Emile Roemer speecht uitgebreid over aftredend voorzitter Jan Marijnissen, die van de ooit losse verzameling SP-afdelingen één partij kneedde. Het congres klapt uitgebreid voor Marijnissen, die allerlei mensen mag bedanken, waaronder vier SP’ers uit Oss. Pas nu blijkt hoe slecht uw verslaggever de SP kent. Hij twittert dat “niemand deze vier SP’ers kent”, maar het omgekeerde blijkt het geval. Bij de SP kent men elkaar juist wel. Dat moet ook: anders weet je niet wie een loyale kameraad is. Want dat is hier de belangrijkste eigenschap.

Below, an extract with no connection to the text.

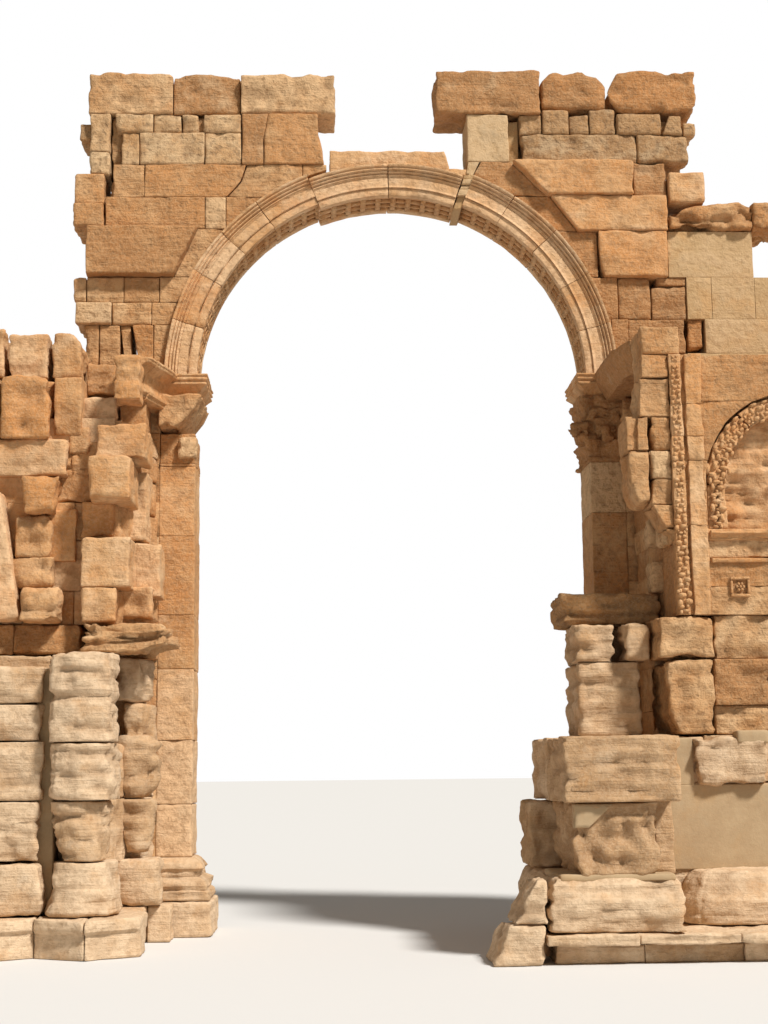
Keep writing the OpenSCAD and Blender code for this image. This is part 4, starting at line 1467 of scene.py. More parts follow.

We gaan allemaal staan voor Marijnissen en klappen voor iedereen die hij bedankt. De zaal heeft toevallig (?) de uitstraling van een kerk. Een lid meldt dat ze “pijn in haar handen krijgt van het klappen” en een twitteraar meldt dat een vrouw bang is een hernia te krijgen omdat ze zo vaak moet gaan staan. Het ritueel van het klappen en joelen herhaalt zich als de kandidaten voor het partijbestuur wordt besproken. Elke naam die herkenning oproept heeft applaus en gejoel tot gevolg. Het is een enthousiaste boel bij de SP. Men is hier oprecht heel enthousiast over elkaar.
Dan wordt bekend wie de nieuwe partijvoorzitter wordt. Ron Meyer wint en hoewel zo’n veertig procent van de afgevaardigden een voorkeur had voor Gesthuizen, gaat iedereen voor Meyer staan en klapt om het hardst. Meyer zwaait flink met zijn bos bloemen. Er draait een overwinningsriedeltje. De rijen zijn weer gesloten bij de SP, waar men “schouder aan schouder” het congres zal verlaten, zo verzekert Meyer ons. Weer veel applaus. De saamhorigheid is hier zo sterk dat je bijna automatisch mee gaat klappen. Die saamhorigheid wordt niet opgelegd: hij is er van nature.
Er is maar één probleem: al die saamhorigheid is maar het halve verhaal. Een lid met een donkere huidskleur klaagt dat Gesthuizen heeft verloren. Gesthuizen wilde meer diversiteit in de partij: de SP is roomblank. Een ander voegt eraan toe dat je bij de SP ook weinig vrouwen en homo’s ziet. Het precieze verband met de loyaliteit die de SP eist is niet helemaal duidelijk, maar feit is wel dat de actieve kern van de SP opvallend eenvormig is. Veel afgevaardigden hadden vermoedelijk weinig zin in Gesthuizens diversiteitspraatjes.
Een ander lid komt klagen over een volksvertegenwoordiger die alleen vanwege diens loyaliteit op een landelijke kandidatenlijst terecht kwam en nu niet blijkt te functioneren. Als je bij het vergeven van functies te veel kijkt naar de vraag of iemand kritiekloos de partijlijn volgt, kun je totale idioten boven capabele mensen verkiezen, zo blijkt. Al snel komt er een ander lid aangelopen die nog wel een ander voorbeeld heeft.
Loyaliteit en saamhorigheid zijn mooi, maar je kunt er ook te veel van hebben.